Now that I’m a father—still in a larger body, all these decades later—I think a lot about how the world will treat my daughter as she grows up. I worry especially about how she will see and accept her body for what it is, no matter what shape or size it will take. I spent so many years of my life (and really, still do) feeling inadequate because of how I look, because of how the world saw my body; this is not a reality I want for my child.
Fat Talk is the book I needed to read, not just as a parent, but as someone who is fat. It reminded me that I am worthy of kindness at any size, and that I can help my daughter learn and understand that as well.

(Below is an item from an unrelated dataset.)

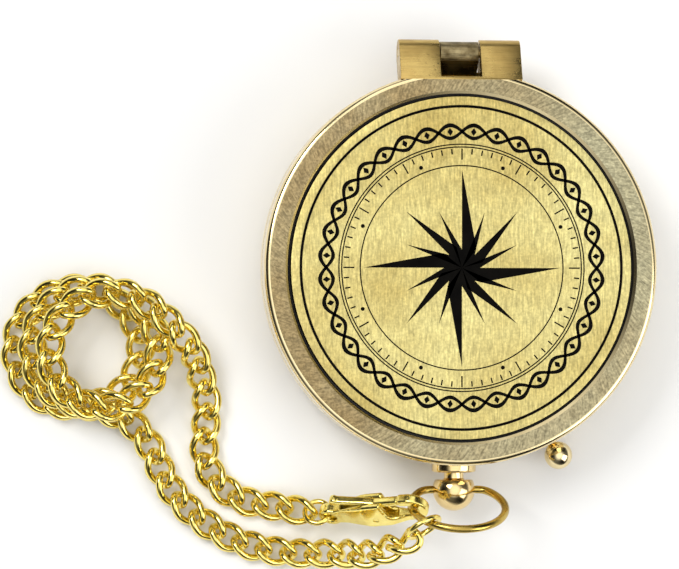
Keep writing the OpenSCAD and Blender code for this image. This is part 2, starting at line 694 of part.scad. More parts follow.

Virginia Sole-Smith’s new book is rooted in science and incredibly well-sourced, but what resonated most with me were the stories she told of people who, like me, have struggled to accept their body, and those who have accepted themselves for who they are and are teaching their children these lessons too.
We may live in a world rife with anti-fat bias, but that doesn’t mean we have to perpetuate it; Fat Talk gives the tools to dismantle fatphobia and to create “a safer and more weight-inclusive space for kids of all sizes.” I can’t recommend this book enough.